Hillary Clinton at a campaign rally Wednesday in Atlantic City, N.J.BRIAN SNYDER / Reuters

The FBI found that Clinton used several servers and numerous mobile devices, generating about 30,000 emails while at the State Department during President Barack Obama's first term — all of which Comey said investigators reviewed individually.

"Although there is evidence of potential violations of the statutes regarding the handling of classified information, our judgment is that no reasonable prosecutor would bring such a case," Comey said Tuesday.

Brian Fallon, a spokesman for the Clinton campaign, said Wednesday on Twitter: "With the AG accepting Director Comey's recommendation, this case is resolved, no matter Republicans' attempts to continue playing politics"

But House Speaker Paul Ryan, R-Wis., was quick to disagree, saying Lynch's decision "defies explanation."

"Declining to prosecute Secretary Clinton for recklessly mishandling and transmitting national security information will set a terrible precedent," Ryan said in a statement.

In an interview Wednesday night on Fox News, Ryan noted that major-party presidential nominees are regularly given intelligence briefings and said the director of national intelligence "should block her access to classified information given how recklessly she handled this during the presidential campaign."
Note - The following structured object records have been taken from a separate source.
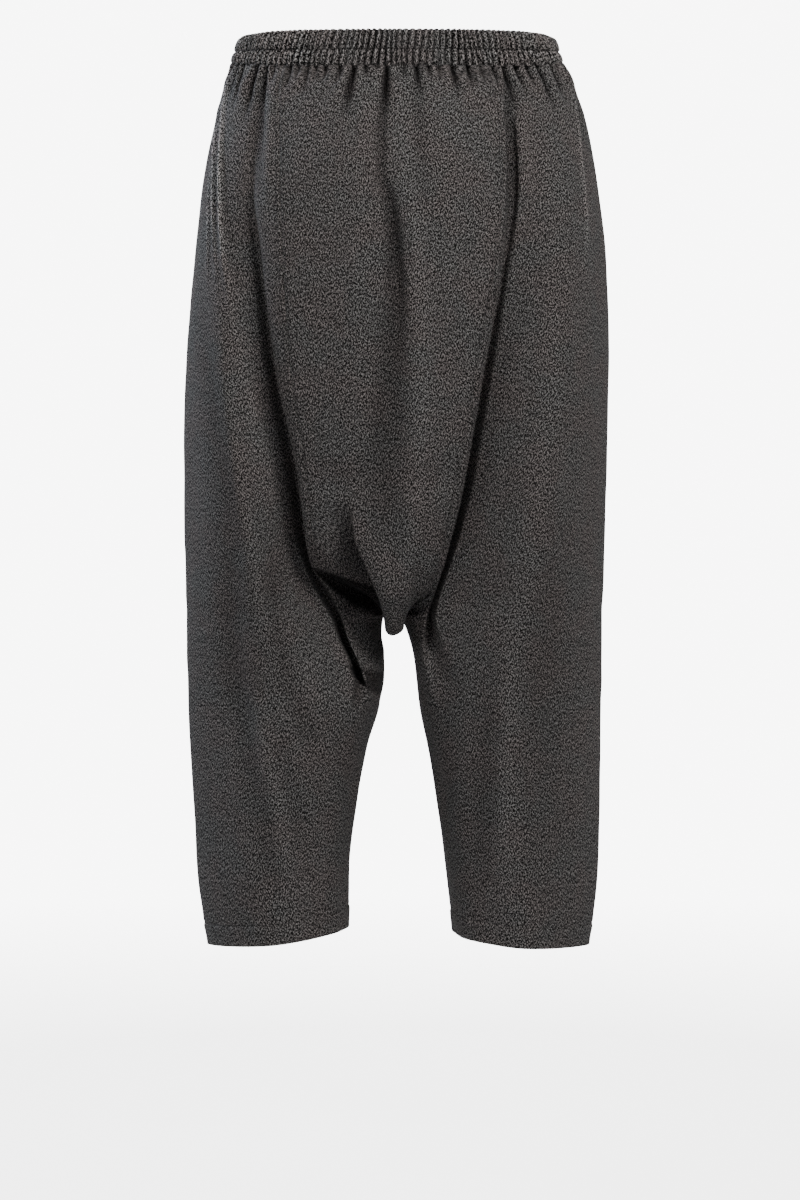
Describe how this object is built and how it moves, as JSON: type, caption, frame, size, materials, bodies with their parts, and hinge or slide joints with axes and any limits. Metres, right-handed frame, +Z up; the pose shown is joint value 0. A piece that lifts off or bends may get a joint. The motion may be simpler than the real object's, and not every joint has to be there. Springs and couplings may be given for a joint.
{
  "type": "balloon trousers",
  "caption": "Pull-on balloon trousers with a gathered elastic waistband, a wide centre back panel, a low rounded crotch and tapered cropped legs, held in their worn shape.",
  "frame": {"origin": "the middle of the waist ring, level with the stitched line between the waistband's two channels", "axes": "+Z up along the wearer's height, +Y out of the garment's back, -Y out of its front, +X to the wearer's left"},
  "size_m": [0.413, 0.2923, 0.8842],
  "materials": {
    "trouser_cloth": "matt flecked charcoal woven cloth",
    "casing_cloth": "the same flecked charcoal cloth, gathered on elastic"
  },
  "bodies": {
    "root": {"waistband": "casing_cloth", "back_centre": "trouser_cloth", "back_left": "trouser_cloth", "back_right": "trouser_cloth", "front_left": "trouser_cloth", "front_right": "trouser_cloth"}
  },
  "joints": []
}
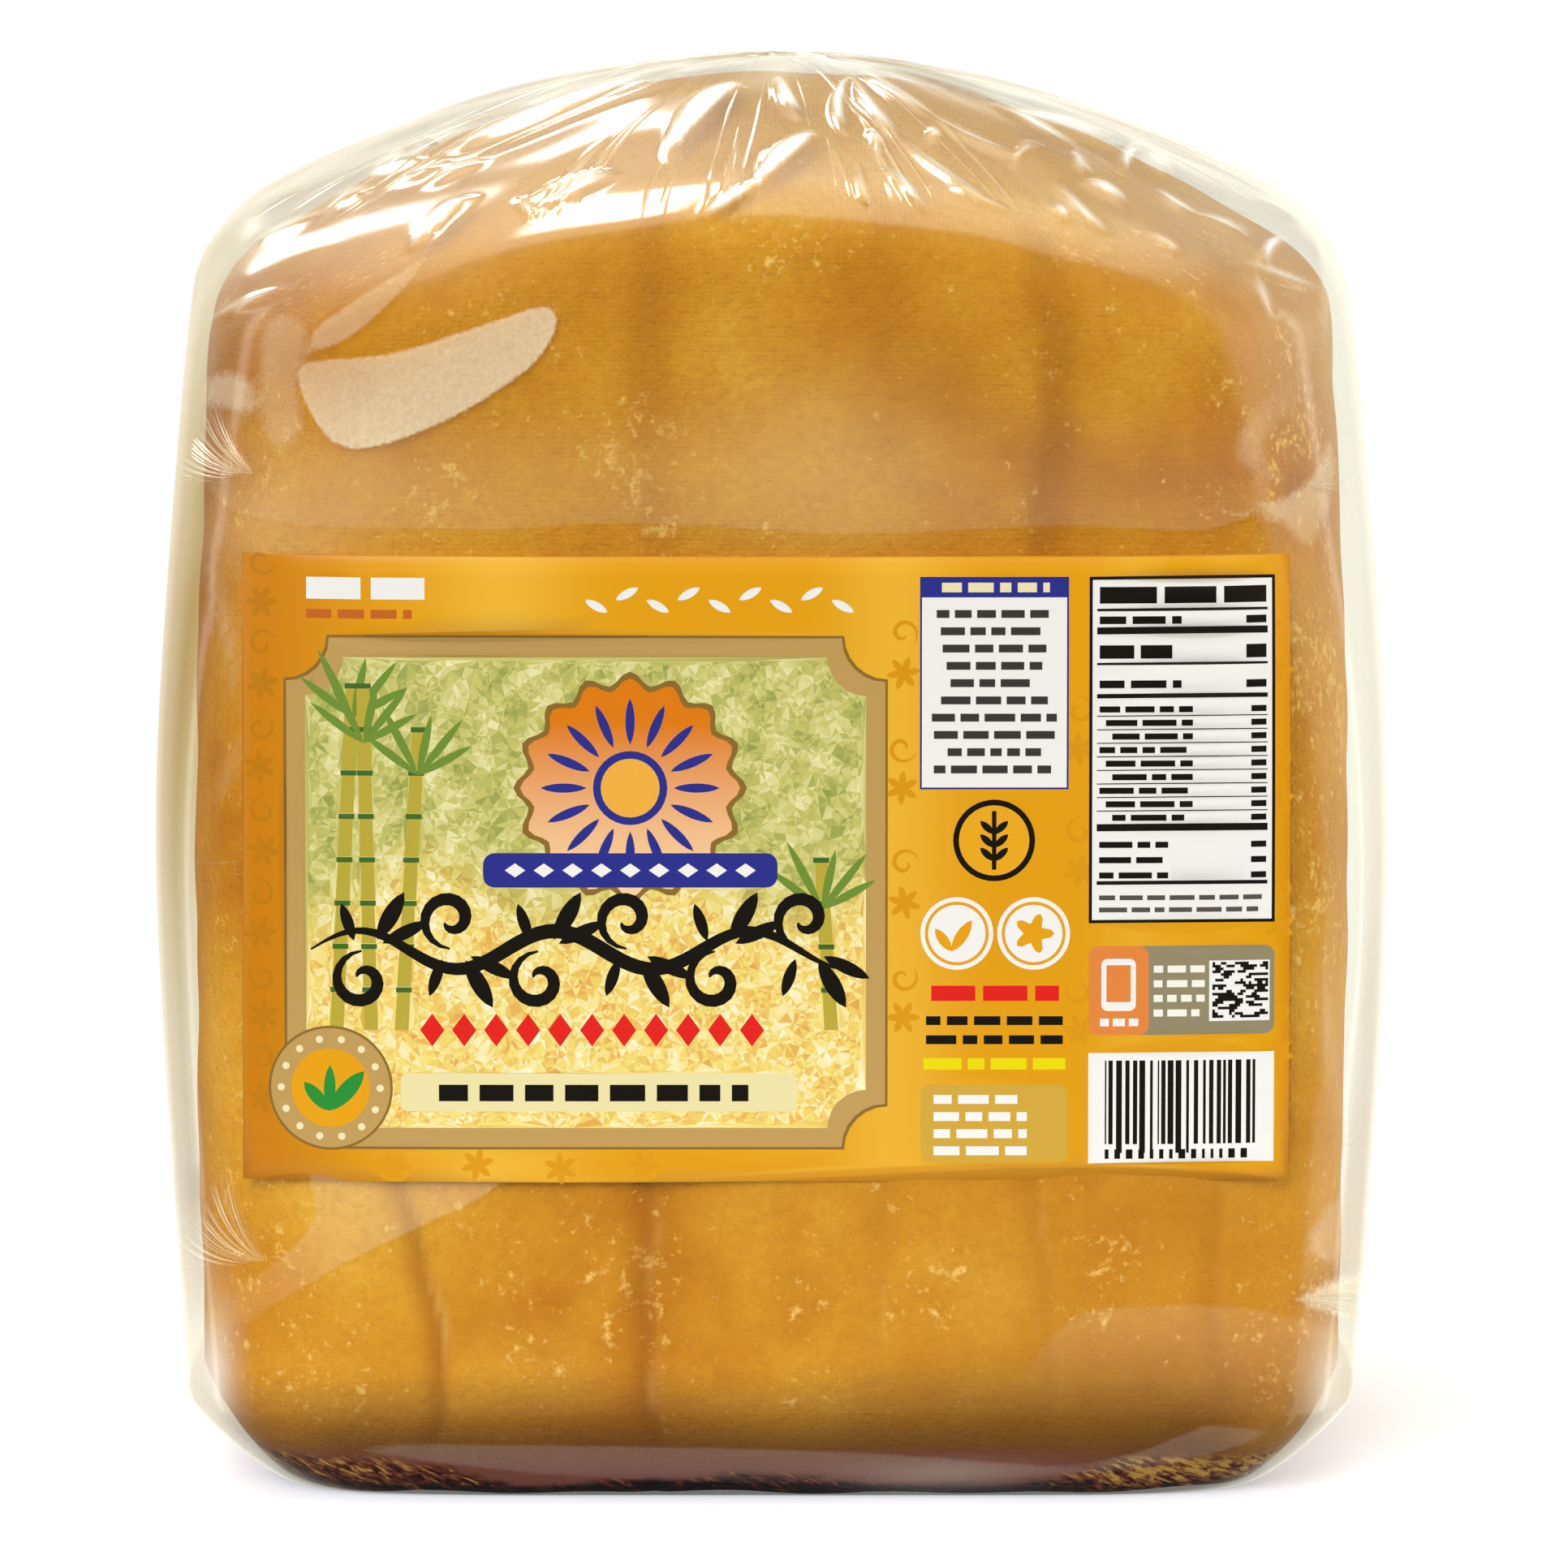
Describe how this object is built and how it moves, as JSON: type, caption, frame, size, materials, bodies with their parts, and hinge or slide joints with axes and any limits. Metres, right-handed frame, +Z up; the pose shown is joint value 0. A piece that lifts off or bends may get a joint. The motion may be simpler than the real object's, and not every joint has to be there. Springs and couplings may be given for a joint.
{
  "type": "wrapped jaggery block",
  "caption": "Dome-topped, cloth-moulded block of golden-brown jaggery sealed in glossy clear film, standing on its flat base, with a wide paper label on the front.",
  "frame": {"origin": "middle of the flat base, on the surface the pack stands on", "axes": "+Z up to the crown of the dome, -Y out of the labelled front, X along the width"},
  "size_m": [0.099, 0.0858, 0.1141],
  "materials": {
    "wrapped_jaggery": "golden-brown jaggery seen through glossy clear film",
    "jaggery": "golden-brown raw cane sugar, close-grained with paler crumbs and a dark underside",
    "wrap_film": "thin clear glossy film with creases",
    "label_paper": "semi-gloss printed paper in golden yellow"
  },
  "bodies": {
    "root": {"wrapped_block": "wrapped_jaggery", "front_label": "label_paper"}
  },
  "joints": []
}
FBI agents questioned Clinton for more than three hours Saturday. Afterward, she told NBC News that she was "pleased to have the opportunity to assist the [Justice] Department in bringing its review to a conclusion."

Clinton's use of a private server — not one set up by government specialists to federal information security standards — has bedeviled her presidential campaign for many months. Critics have questioned the impartiality of the Justice Department investigation, noting that Lynch recently met with Clinton's husband, former President Bill Clinton.

Donald Trump, the presumptive Republican presidential nominee, went so far as to accuse Hillary Clinton of having "bribed" Lynch with the possibility that she might stay on as attorney general in a Clinton administration.

That allegation was based on a long profile of Clinton in The New York Times, which attributed the claim to anonymous Democratic aides in a passing mention.

Comey — a registered Republican — is scheduled to testify Thursday before the House Oversight Committee to explain his decision. He said Tuesday that politics played no role in the investigation, but Sen. Tim Scott, R-S.C., said he was eager to hear from Comey.

"The FBI's findings made it painfully obvious that Secretary Clinton put our national security and classified information at risk, and even that her email was probably hacked by foreign operatives," Scott said in a statement Wednesday night.

"We have seen other examples of people who have, maliciously or not, put classified information at risk, and they did not receive the same treatment," he said. "This shows if your last name is Clinton, you are clearly playing by a different set of rules. This is not what America stands for, period."